The perfect cappuccino temperature

I love cappuccinos. Actually, I love well-made cappuccinos. Which means that I don’t love many.

Being blunt – Australians generally make terrible cappuccinos. To make it worse, New Zealanders tend to make really good cappuccinos.

And the reason isn’t rocket science; It’s temperature.The perfect cappuccino should be about 65°C.

But I’ve asked it to be 65° and one lady said “oh, you like it really hot”. Most of the time they just ignore me and give me a bad coffee.

But why 65°? Go above 70° and you burn the milk. The froth isn’t creamy, the milk is thinner, the flavour changes. It becomes a flat white.

A cappuccino is meant to have froth. And if that means that it isn’t piping hot, then that’s how it has to be. So next time you ask for a hot cappuccino, please do me a favour – don’t. Ask for a hot flat white.

And I will look forward to a creamy cappuccino with a nice thick layer of froth that I can carve with my spoon.

What I find really odd is that finding 65° isn’t that hard. Many baristas use their hand to judge the temperature. It’s the “oh, that’s just a bit too hot to touch, I think I may burn myself” temperature. When it’s in the cup it’s the just drinkable temperature (not the “I’ll save it for this afternoon and it may have cooled down by then” temperature). It’s the temperature at which you see nice thick froth.

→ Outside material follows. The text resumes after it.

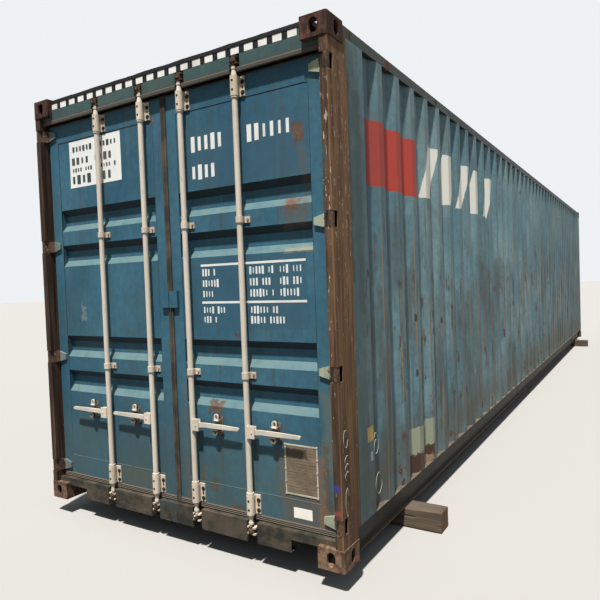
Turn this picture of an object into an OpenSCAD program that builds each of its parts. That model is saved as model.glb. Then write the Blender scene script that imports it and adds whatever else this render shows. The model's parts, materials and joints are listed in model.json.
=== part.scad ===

It’s the temperature at which you don’t see big bubbles. It’s the temperature where the thermometer goes past 60° (because if you wait for 65° it just keeps on going beyond 70 and it’s history).

BTW, I know there’s quality of beans, the grind setting, the freshness of the beans, how you can’t store ground coffee for long, the compactness of the coffee, only taking the crème and not overdrawing the coffee. I also know that chocolate always makes it taste better (well, that’s probably my bias). But let’s get the simple stuff right and not butcher the milk.